Either is acceptable, but you must state which on the quote and invoice. Source-word billing is more predictable because the count is fixed before you start. Target counts can run 15-30% longer for languages like French, Spanish or German, which surprises clients if it is not labeled. Whichever you choose, lock the figure in writing to prevent the most common translation dispute.

How do I bill for proofreading and revision?

Proofreading, revision and editing are usually billed per hour because word count does not reflect the effort involved. Define how many revision rounds are included in your quote, and invoice any additional rounds as a separate hourly line. This prevents scope creep when a client rewrites the source after delivery and expects unlimited free changes.

What is a minimum charge on a translation invoice?

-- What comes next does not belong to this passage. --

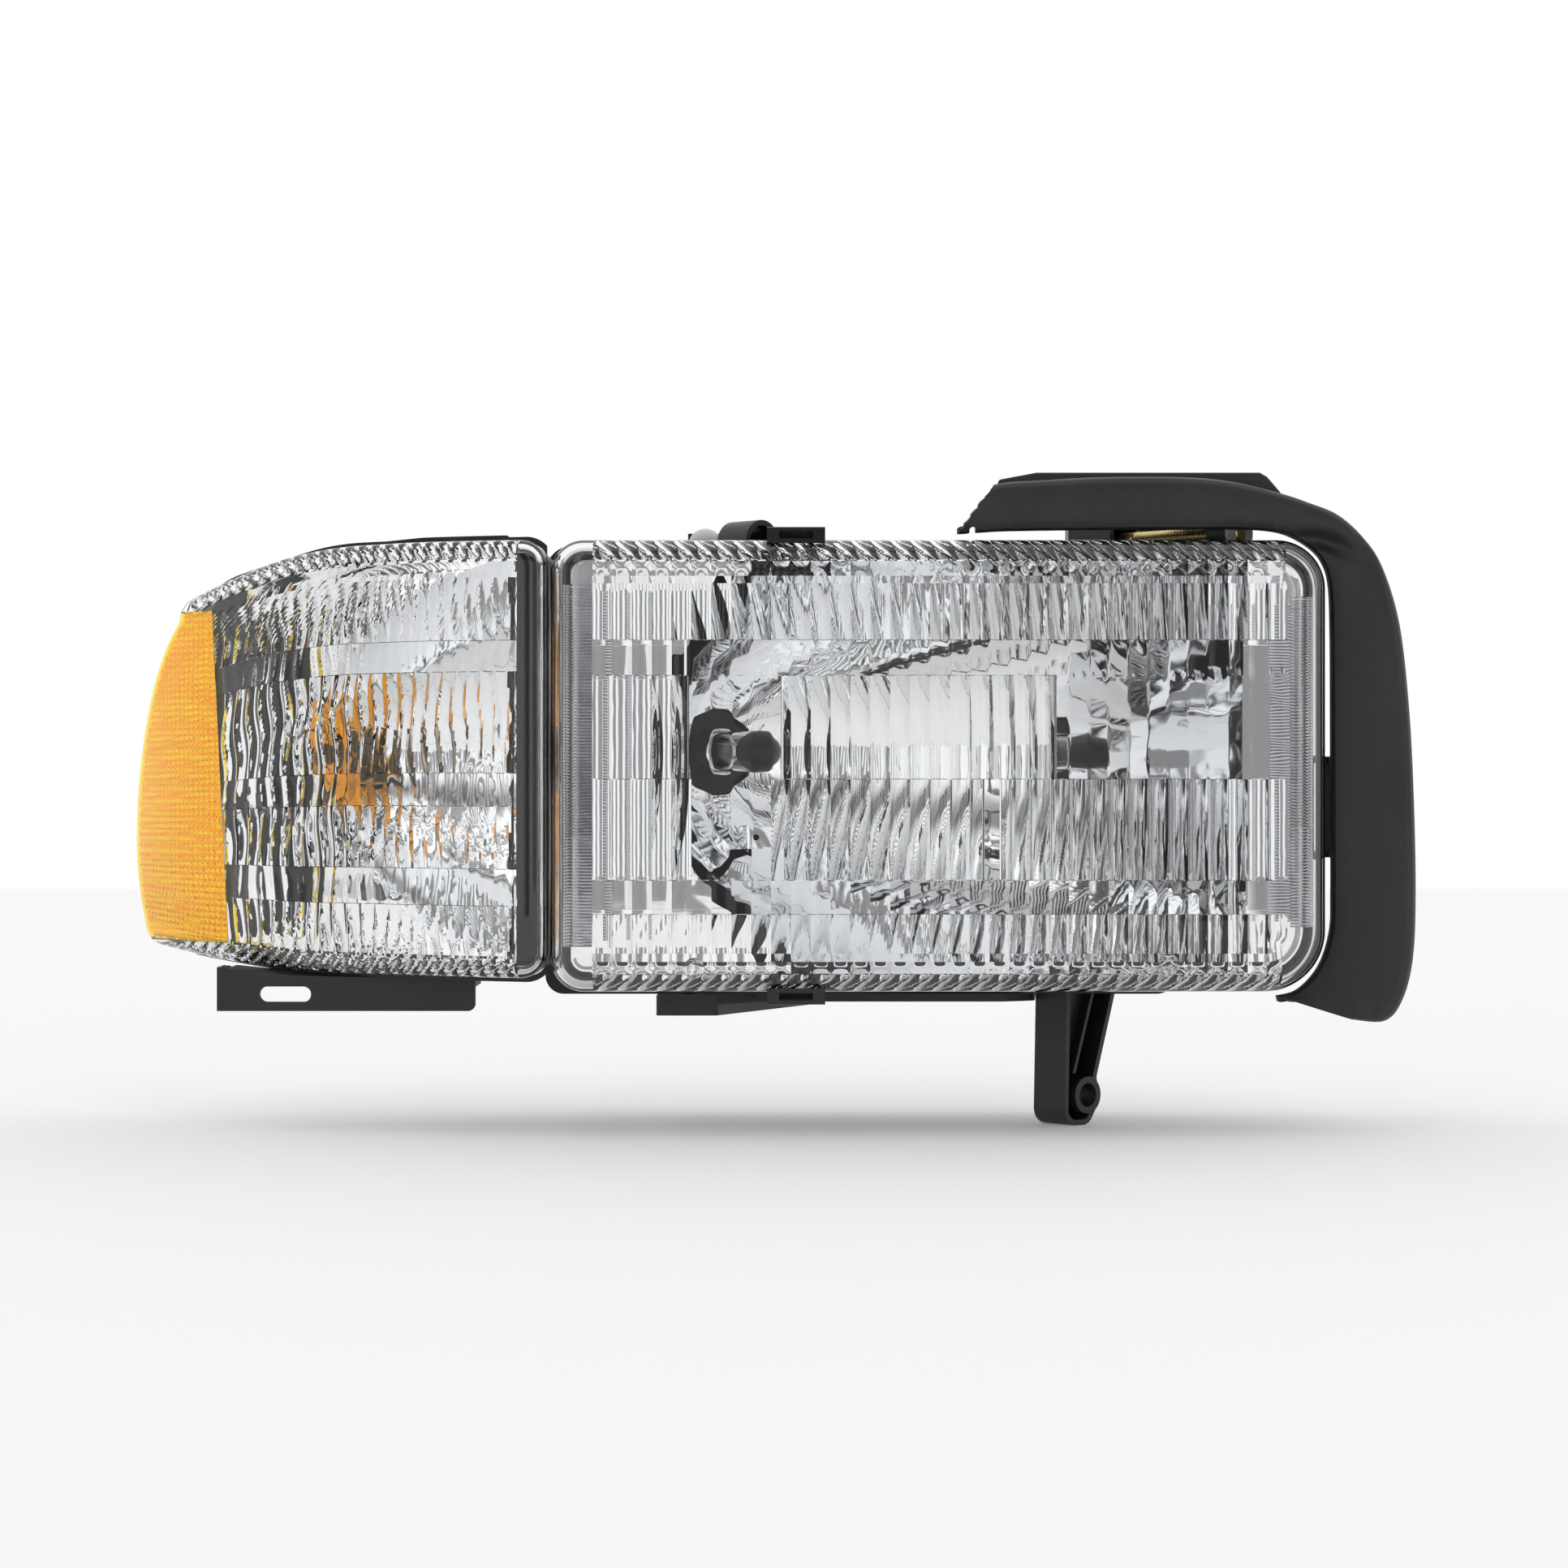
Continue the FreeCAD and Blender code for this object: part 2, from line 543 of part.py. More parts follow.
def make_corner_lenses():
    """One wrapped shell, split into the clear lens and the amber side reflector."""
    wall, depth = size["corner_wall"], size["corner_depth"]
    rim = cut("corner_rim", wrap("wrap_outer", 0), wrap("wrap_rear", depth))
    outer = common("corner_outer", rim, corner_prism("corner_prism_outer", 0))
    inner = common("corner_inner", wrap("wrap_inner", wall),
                   corner_prism("corner_prism_inner", wall, depth="Sizes.wrap_end + 20"))
    shell = cut("corner_shell", outer, inner)
    amber = [(-300.0, -66.5, 0), (-232.8, -66.5, 0), (-240.8, 73.0, 0), (-300.0, 73.0, 0)]
    patch = slab("amber_patch", amber, -20, "160")
    node(cut("clear_shape", shell, patch), "corner_lens")
    node(common("amber_shape", shell, patch), "amber_side_lens")


def rear_plan(shift):
    """Plan outline of the corner housing's back, moved forward by shift."""
    return [(-80.0, -20.0, 0), (-80.0, size["turn_y"] - shift, 0),
            (-215.0 + shift * 0.3, size["turn_y"] - shift, 0), (-262.0, 122.0 - shift * 1.1, 0),
            (-300.0, 122.0 - shift * 1.1, 0), (-300.0, -20.0, 0)]


def marker_frame():
    """Centre and outward direction of the side marker's socket on the sloping back wall."""
    along = Vector(-47.0, 27.0, 0).normalize()
    return Vector(size["marker_x"], size["marker_y"], size["marker_z"]), UP.cross(-along)


TOP_LEDGE = [(-196.0, 95.0, 0), (-113.0, 97.5, 0), (-113.0, 102.8, 2), (-150.0, 102.4, 60),
             (-196.0, 99.0, 0)]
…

A minimum charge is a floor price for very small jobs that covers your administrative overhead - opening the file, setting up the project, invoicing and follow-up - which is the same whether the job is 50 words or 500. Many translators set a minimum equal to roughly 250-300 words or a fixed amount, and they state it clearly on the quote so tiny jobs remain profitable.

Conclusion

A professional translator invoice template turns the most variable trade in the language industry into a clean, repeatable billing system. By capturing the language pair, source word count, rate unit, surcharges, tax treatment and payment terms on every job, you eliminate the disputes that delay payment and you present the polished image that justifies premium rates.

Whether you bill per word, per hour, per page or as a flat project fee, the principle is the same: itemize clearly, take deposits where it matters, and send the invoice the moment you deliver. Build that discipline into a reusable template and getting paid stops being the hardest part of running your translation practice.